M’zelle Soleil quant à elle est complètement bouleversée par le jeu de ces Chicaneuses un peu folles. Elle n'en revient pas. Elle se perd les idées sur le sujet. Contre toutes évidences, elle a adoré sa visite au pays de la Sagouine. J’en profite donc pour lui faire une petite leçon sur le concept de jouer la comédie. Un concept qu’elle sait user à ses propres intérêts lorsque l’envie lui en prend. Car en plus de tout le reste ces chicaneuses me donnent l'occasion de mettre en lumière le jeu de ma fille qui comprend bien que je ne peux être dupe à ses manipulations enfantines. Elle nous parle de "ces madames qui crient et pleurent" durant des jours et encore aujourd’hui c’est l’un des évènements les plus marquant à sa petite mémoire...
Lorsqu'arrive le temps de quitter Bouctouche, l’on repasse par ce site touristique pour aller faire un tour à la boutique. En plus de quelques souvenirs, j’achète deux livres d’Antonine, la Sagouine et Pélagie la Charrette. Deux livres qui continueront de m’instruire tout au long de mon excursion en Acadie…
« J’ai peut-être ben la face nouère pis la peau craquée, ben j’ai les mains blanches, Monsieur ! » Ainsi parle la Sagouine – sans contredit la plus célèbre créature née de l’imagination d’Antonine Maillet, dramaturge acadienne de renom et récipiendaire du Prix Goncourt. Mais la Sagouine n’est pas un rêve ; elle est un être de chair et de sang, une pauvresse née près de la mer, qui ne sait ni lire ni écrire et qui passe ses journées à frotter les planchers. Cette Acadienne, à la langue aussi riche que bien pendue, pose sur l’humanité un regard digne de La Bruyère. Elle est la voix du peuple, sa sagesse, son âme.
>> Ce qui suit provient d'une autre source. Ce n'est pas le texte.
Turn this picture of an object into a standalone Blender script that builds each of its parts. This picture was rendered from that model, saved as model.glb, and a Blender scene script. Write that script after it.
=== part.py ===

Via les archives de Radio Canada: "Antonine Maillet est née en 1929 dans le village de Bouctouche, à 40 km de Moncton, au Nouveau-Brunswick. Elle étudie à Memramcook, à Moncton, à l'Université de Montréal, puis à l'Université Laval où elle obtient un doctorat en lettres. Le thème de sa thèse, intitulée Rabelais et les traditions populaires en Acadie, lui permet d'étudier la fidélité du peuple acadien à des traditions qui remontent au Moyen-Âge français. Admirative de Rabelais, pour son esprit et son langage, elle découvre la qualité du patrimoine acadien, ainsi que l'origine et l'originalité de la langue acadienne. Antonine Maillet, romancière et dramaturge, ses romans ont fait d'elle l'ambassadrice d'une langue, d'un peuple, d'une région : l'Acadie, la terre de ses ancêtres. En 1979, elle est le premier écrivain hors de France à remporter le prix Goncourt avec Pélagie-la-Charrette. Nourrie par l'histoire de son pays, d'où elle puise son inspiration, l'auteure, conteuse intarissable, contribue au rayonnement de la littérature francophone d'Amérique."
"La Sagouine en DVD: En cette année de 15e anniversaire du «Pays de la Sagouine», l’auteure, Antonine Maillet, nous transporte au Nouveau-Brunswick, plus précisément à Bouctouche en plein coeur de l’Acadie. Au fil de ses monologues, avec son accent aux consonances inoubliables, La Sagouine, cette attachante femme de pêcheur de morues au visage et aux vêtements salis par le dur labeur, nous relate toute l’histoire d’un peuple, le sien – la classe populaire acadienne. Cette oeuvre est puisée à même l'histoire, la langue, le folklore, les traditions et les caractéristiques géographiques du pays d’Antonine Maillet, l'Acadie. Dans ses écrits, plusieurs personnages imaginaires vivent dans un monde qui rappelle de beaucoup Bouctouche, son village natal. Par le biais de ce personnage du peuple, l’auteure conte l’épopée triviale de son héroïne de 72 ans, laveuse de plancher. La Sagouine est jouée pour la première fois en octobre 1972 au théâtre du Rideau Vert, puis adaptée pour la télévision de Radio-Canada en 1977 et présentée à nouveau en 2006."